* start Supplied information *
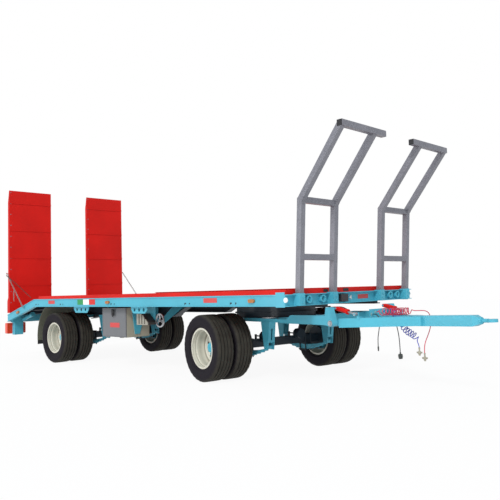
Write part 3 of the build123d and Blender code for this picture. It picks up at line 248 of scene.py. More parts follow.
def deckRed():
    # red paint with tyre scuffs along the deck and a dark line at each plate seam
    finish = Finish("deckRedPaint")
    point = finish.point()
    x, _, z = finish.axes(point)
    drift = finish.noise(point, 1.3, 4.0)
    tone = finish.mix(finish.clamped(drift, 0.35, 0.75), palette["red"], toned(palette["red"], 0.80))
    streak = finish.noise(finish.stretched(point, (0.7, 22.0, 2.0)), 3.0, 5.0)
    scuffs = finish.clamped(streak, 0.60, 0.82) * z.between(*deckWear["scuffs"])
    seam = ((x + deckWear["seamStart"]) / deckWear["seamPitch"]).math("FRACT") < deckWear["seamShare"]
    worn = finish.mix(scuffs * 0.35, tone, deckWear["scuffTone"])
    lined = finish.mix(seam * z.between(*deckWear["seams"]), worn, toned(palette["red"], 0.3))
    peel = finish.noise(point, 220.0, 2.0)
    return finish.surface(colour=lined, roughness=finish.clamped(drift, 0.2, 0.8) * 0.12 + 0.44, specular=0.16,
                          normal=finish.bump(peel, 0.0008, 0.25))


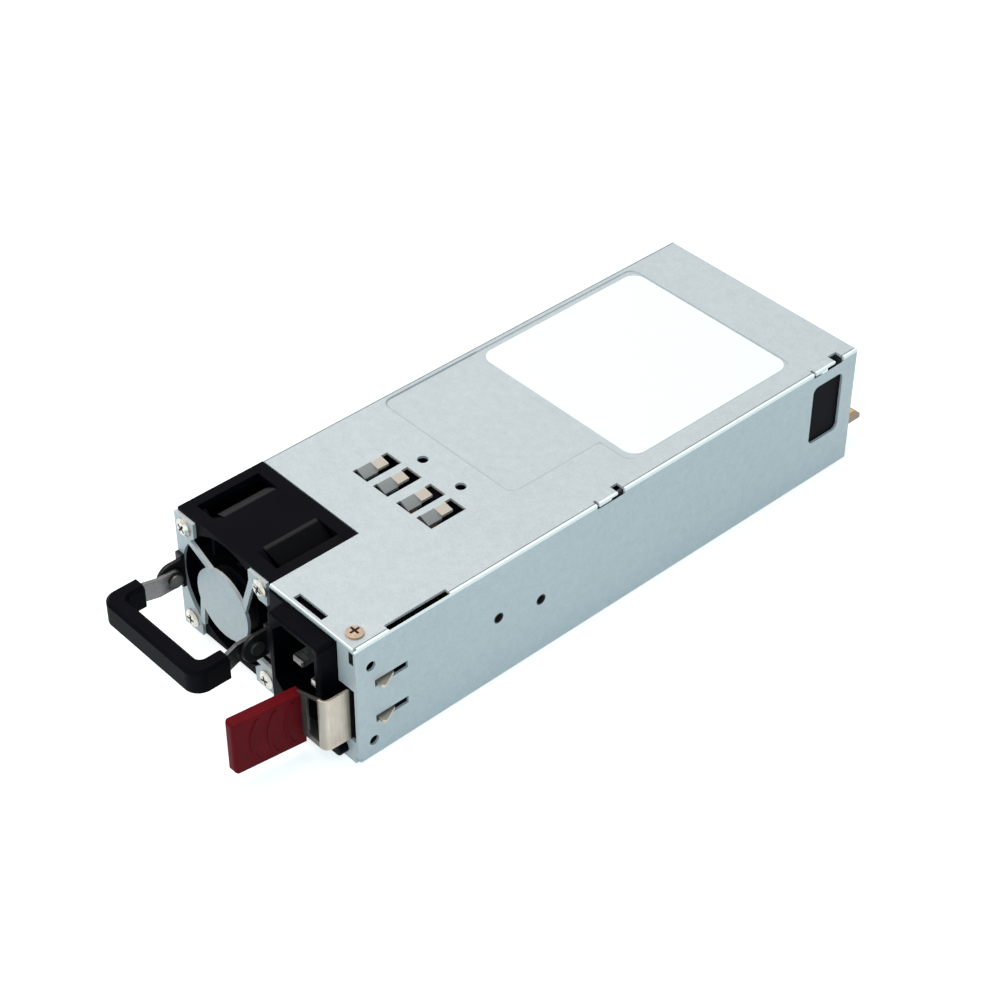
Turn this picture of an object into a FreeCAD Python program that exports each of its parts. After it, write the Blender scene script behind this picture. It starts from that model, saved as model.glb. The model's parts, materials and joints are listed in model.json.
* end Supplied information *
**Your task:** Write all of the records out again exactly.

**Solution below:**
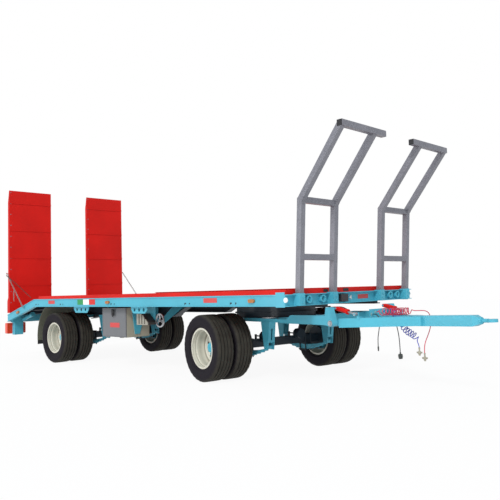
Write part 3 of the build123d and Blender code for this picture. It picks up at line 248 of scene.py. More parts follow.
def deckRed():
    # red paint with tyre scuffs along the deck and a dark line at each plate seam
    finish = Finish("deckRedPaint")
    point = finish.point()
    x, _, z = finish.axes(point)
    drift = finish.noise(point, 1.3, 4.0)
    tone = finish.mix(finish.clamped(drift, 0.35, 0.75), palette["red"], toned(palette["red"], 0.80))
    streak = finish.noise(finish.stretched(point, (0.7, 22.0, 2.0)), 3.0, 5.0)
    scuffs = finish.clamped(streak, 0.60, 0.82) * z.between(*deckWear["scuffs"])
    seam = ((x + deckWear["seamStart"]) / deckWear["seamPitch"]).math("FRACT") < deckWear["seamShare"]
    worn = finish.mix(scuffs * 0.35, tone, deckWear["scuffTone"])
    lined = finish.mix(seam * z.between(*deckWear["seams"]), worn, toned(palette["red"], 0.3))
    peel = finish.noise(point, 220.0, 2.0)
    return finish.surface(colour=lined, roughness=finish.clamped(drift, 0.2, 0.8) * 0.12 + 0.44, specular=0.16,
                          normal=finish.bump(peel, 0.0008, 0.25))


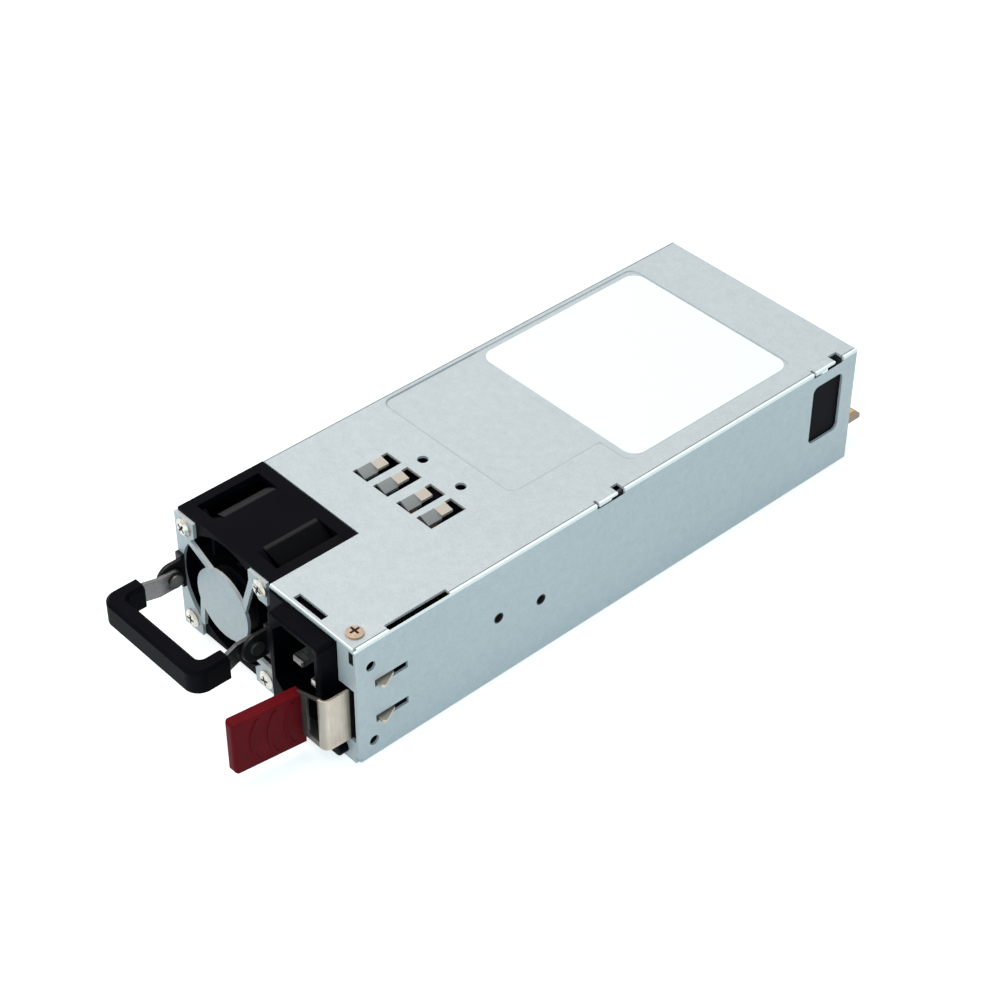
Turn this picture of an object into a FreeCAD Python program that exports each of its parts. After it, write the Blender scene script behind this picture. It starts from that model, saved as model.glb. The model's parts, materials and joints are listed in model.json.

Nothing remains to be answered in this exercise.